Part of a data file:

[Begin]

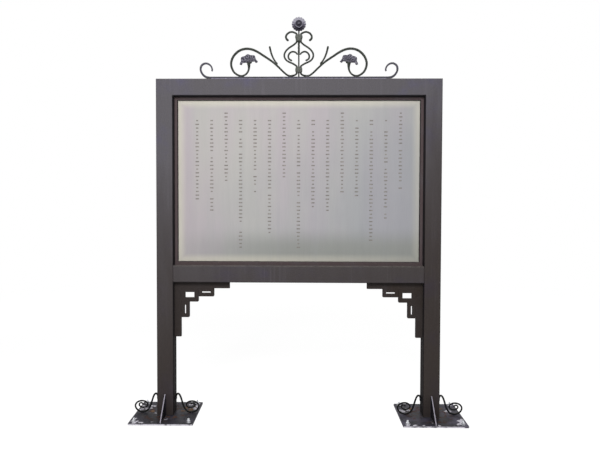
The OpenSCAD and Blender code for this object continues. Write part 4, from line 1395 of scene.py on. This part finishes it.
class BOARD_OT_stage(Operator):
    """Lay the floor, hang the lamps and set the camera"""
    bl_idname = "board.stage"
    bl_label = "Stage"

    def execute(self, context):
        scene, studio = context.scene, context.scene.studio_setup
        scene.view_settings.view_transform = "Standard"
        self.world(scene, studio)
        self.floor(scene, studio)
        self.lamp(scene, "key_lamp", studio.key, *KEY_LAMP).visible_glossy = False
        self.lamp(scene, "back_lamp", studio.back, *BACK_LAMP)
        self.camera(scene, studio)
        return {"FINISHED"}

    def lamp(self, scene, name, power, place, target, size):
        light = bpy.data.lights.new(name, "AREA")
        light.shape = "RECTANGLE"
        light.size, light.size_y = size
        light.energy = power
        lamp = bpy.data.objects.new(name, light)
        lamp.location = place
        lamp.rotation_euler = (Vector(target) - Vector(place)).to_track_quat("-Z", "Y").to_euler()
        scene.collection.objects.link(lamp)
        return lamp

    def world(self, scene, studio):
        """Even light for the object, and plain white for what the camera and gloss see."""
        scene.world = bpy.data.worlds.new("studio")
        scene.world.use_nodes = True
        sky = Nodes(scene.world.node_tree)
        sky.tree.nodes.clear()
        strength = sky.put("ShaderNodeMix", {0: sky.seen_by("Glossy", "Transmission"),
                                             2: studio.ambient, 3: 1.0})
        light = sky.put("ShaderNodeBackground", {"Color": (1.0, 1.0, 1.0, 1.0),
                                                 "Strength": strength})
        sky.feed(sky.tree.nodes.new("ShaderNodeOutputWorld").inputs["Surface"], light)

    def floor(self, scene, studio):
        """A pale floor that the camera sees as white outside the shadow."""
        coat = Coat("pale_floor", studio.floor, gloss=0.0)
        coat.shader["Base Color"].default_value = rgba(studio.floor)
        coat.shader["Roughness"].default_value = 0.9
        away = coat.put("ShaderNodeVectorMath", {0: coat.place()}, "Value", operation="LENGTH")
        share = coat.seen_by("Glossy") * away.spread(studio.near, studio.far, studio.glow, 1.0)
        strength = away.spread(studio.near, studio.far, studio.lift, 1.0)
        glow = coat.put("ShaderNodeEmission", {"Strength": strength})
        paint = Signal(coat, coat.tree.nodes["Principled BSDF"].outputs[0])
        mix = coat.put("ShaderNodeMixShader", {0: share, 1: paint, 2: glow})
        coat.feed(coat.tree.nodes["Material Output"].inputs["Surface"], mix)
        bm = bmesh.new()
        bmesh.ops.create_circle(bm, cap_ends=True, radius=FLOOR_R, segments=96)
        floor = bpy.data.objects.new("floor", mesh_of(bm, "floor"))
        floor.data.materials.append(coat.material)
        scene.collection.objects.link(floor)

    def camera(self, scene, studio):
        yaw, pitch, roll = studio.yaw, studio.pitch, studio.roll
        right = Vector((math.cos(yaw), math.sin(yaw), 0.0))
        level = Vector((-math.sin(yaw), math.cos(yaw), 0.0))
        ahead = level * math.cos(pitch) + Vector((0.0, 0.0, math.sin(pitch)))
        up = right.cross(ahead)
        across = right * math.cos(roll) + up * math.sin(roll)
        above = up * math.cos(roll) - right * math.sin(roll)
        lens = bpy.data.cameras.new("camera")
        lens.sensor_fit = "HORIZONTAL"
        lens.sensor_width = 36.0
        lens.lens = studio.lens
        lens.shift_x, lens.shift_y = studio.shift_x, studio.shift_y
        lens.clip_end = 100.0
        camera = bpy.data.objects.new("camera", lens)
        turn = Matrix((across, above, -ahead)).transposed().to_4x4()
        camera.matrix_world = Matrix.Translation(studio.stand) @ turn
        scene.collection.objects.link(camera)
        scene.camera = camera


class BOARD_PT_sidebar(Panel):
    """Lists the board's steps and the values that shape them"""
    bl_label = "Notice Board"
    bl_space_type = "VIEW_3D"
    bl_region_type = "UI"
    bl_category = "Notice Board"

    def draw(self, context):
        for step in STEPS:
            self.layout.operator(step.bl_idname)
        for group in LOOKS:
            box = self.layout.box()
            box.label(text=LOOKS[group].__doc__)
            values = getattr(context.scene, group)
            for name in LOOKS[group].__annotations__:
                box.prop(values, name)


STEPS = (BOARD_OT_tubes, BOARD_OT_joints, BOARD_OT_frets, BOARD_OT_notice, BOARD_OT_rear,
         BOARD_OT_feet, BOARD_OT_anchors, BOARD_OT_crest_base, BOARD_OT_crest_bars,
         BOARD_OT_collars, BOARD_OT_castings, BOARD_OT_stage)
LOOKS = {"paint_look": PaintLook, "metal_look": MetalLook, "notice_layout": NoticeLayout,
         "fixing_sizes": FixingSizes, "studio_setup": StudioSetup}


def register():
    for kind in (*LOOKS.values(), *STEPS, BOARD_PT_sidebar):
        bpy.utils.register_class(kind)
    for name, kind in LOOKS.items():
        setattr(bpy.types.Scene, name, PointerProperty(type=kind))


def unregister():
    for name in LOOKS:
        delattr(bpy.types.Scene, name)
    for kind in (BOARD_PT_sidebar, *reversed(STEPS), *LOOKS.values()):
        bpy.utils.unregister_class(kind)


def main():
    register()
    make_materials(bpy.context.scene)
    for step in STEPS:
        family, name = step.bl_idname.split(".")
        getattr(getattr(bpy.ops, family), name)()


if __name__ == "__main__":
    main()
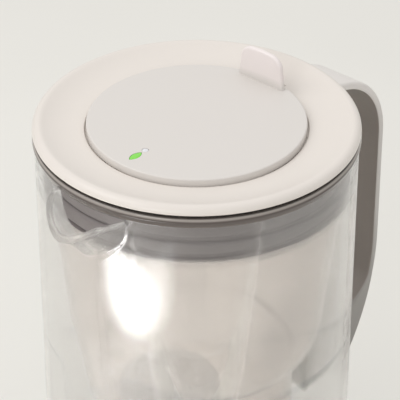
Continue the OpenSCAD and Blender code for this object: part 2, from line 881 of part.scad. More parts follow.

[End]

Your instructions
Count how many lines hold the string "from" and give that number alone.

Solution
2